In countries where national governments cover the majority of coastal defence costs and solidarity is the guiding principle, the regional nature of the public good provided can cause challenges. For example, a regional or local government on the coast may consider funding an adaptation measure to be socially or economically optimal, while a national government funding the same measure may not, if funding comes from the national tax base (Bisaro and Hinkel, 2018[49]). Conflicts can also emerge from the distribution of public money between a location receiving public support for coastal protection and non-coastal actors paying for this through taxes. For example, in the Netherlands, costs of protection against flood risks are borne by the community at large, including by communities in the east and south of the country which are not part of the main dike system, whereas benefits accrue to a smaller set of stakeholders (OECD, 2014[6]). However, it could be argued that the solidarity principle is justified in this case, as areas not covered by protection measures benefit indirectly from the protection of coastal areas, where the main economic activities of the country are located (OECD, 2014[6]).
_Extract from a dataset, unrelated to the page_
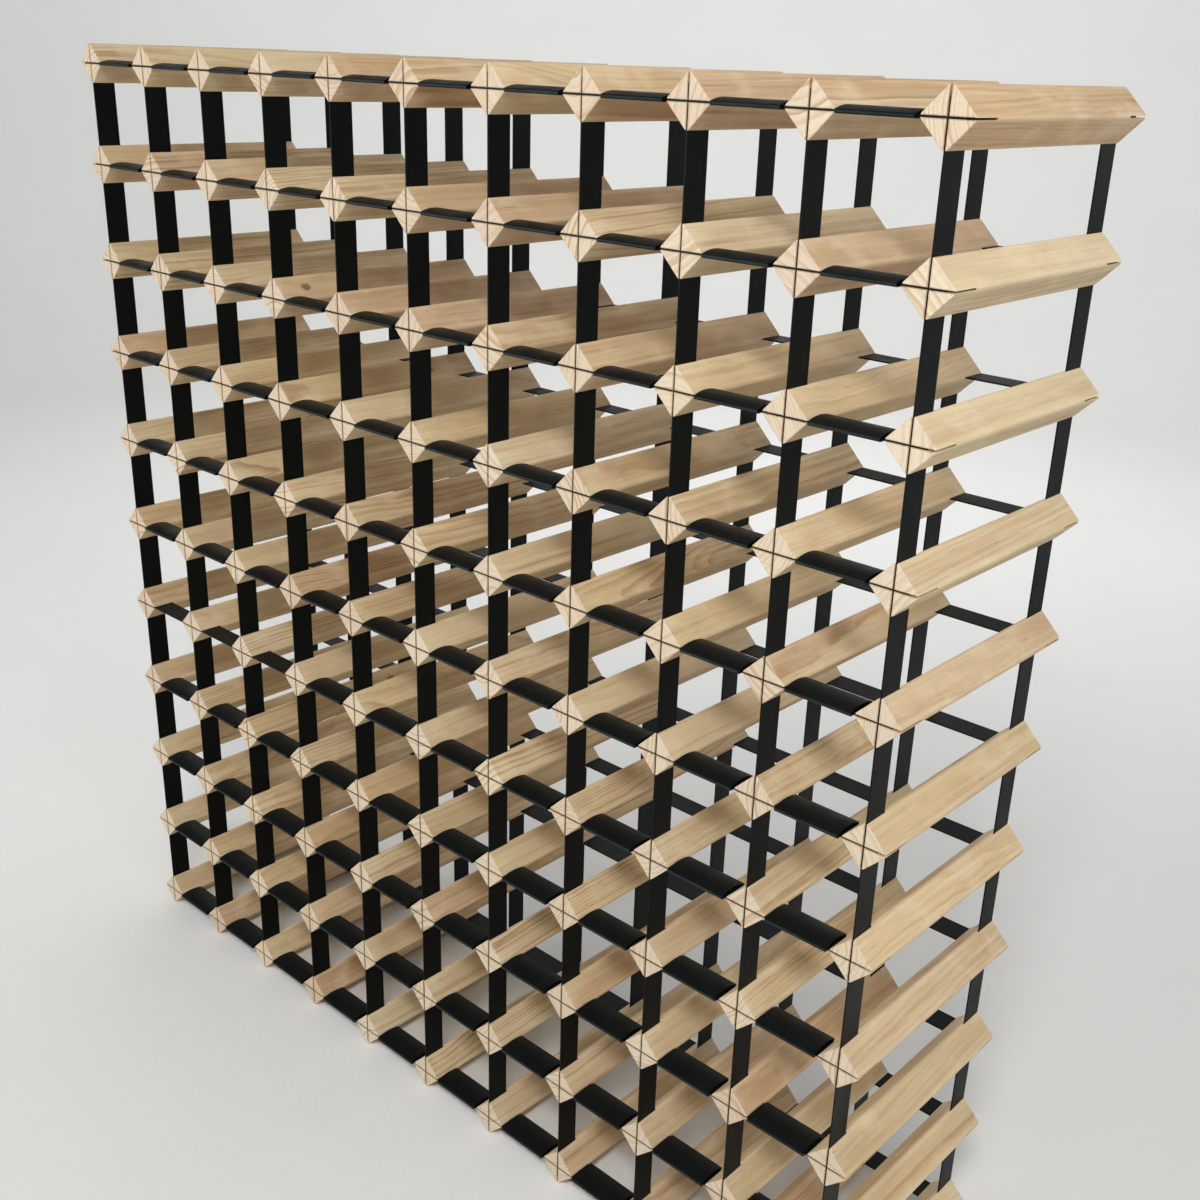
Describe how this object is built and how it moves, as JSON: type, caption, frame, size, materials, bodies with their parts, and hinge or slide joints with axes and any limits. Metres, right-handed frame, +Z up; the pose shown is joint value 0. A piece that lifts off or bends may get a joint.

In cases where local governments have full responsibility for funding coastal defences, such as areas of the United States and Australia, the ability to raise funds is often cited as a barrier to implementing such coastal risk management measures (Fletcher et al., 2013[50]; National Research Council, 2014[51]). This is partially due to acute political economy factors at the local level (National Research Council, 2014[51]). For all levels of government, coastal adaptation funding needs compete with other priorities. Coastal protection investments are made to avoid longer term damages, and decision makers are rarely rewarded for avoiding crises. Local decision makers face pressure to make investments to address more frequent and immediate issues, as well as operate on short-term political cycles (Brown, Naylor and Quinn, 2017[52]). Conflicting policy and regulation can also cause challenges; for example, in many countries, there are limits on how much local governments can borrow, which makes financing a large-scale project challenging.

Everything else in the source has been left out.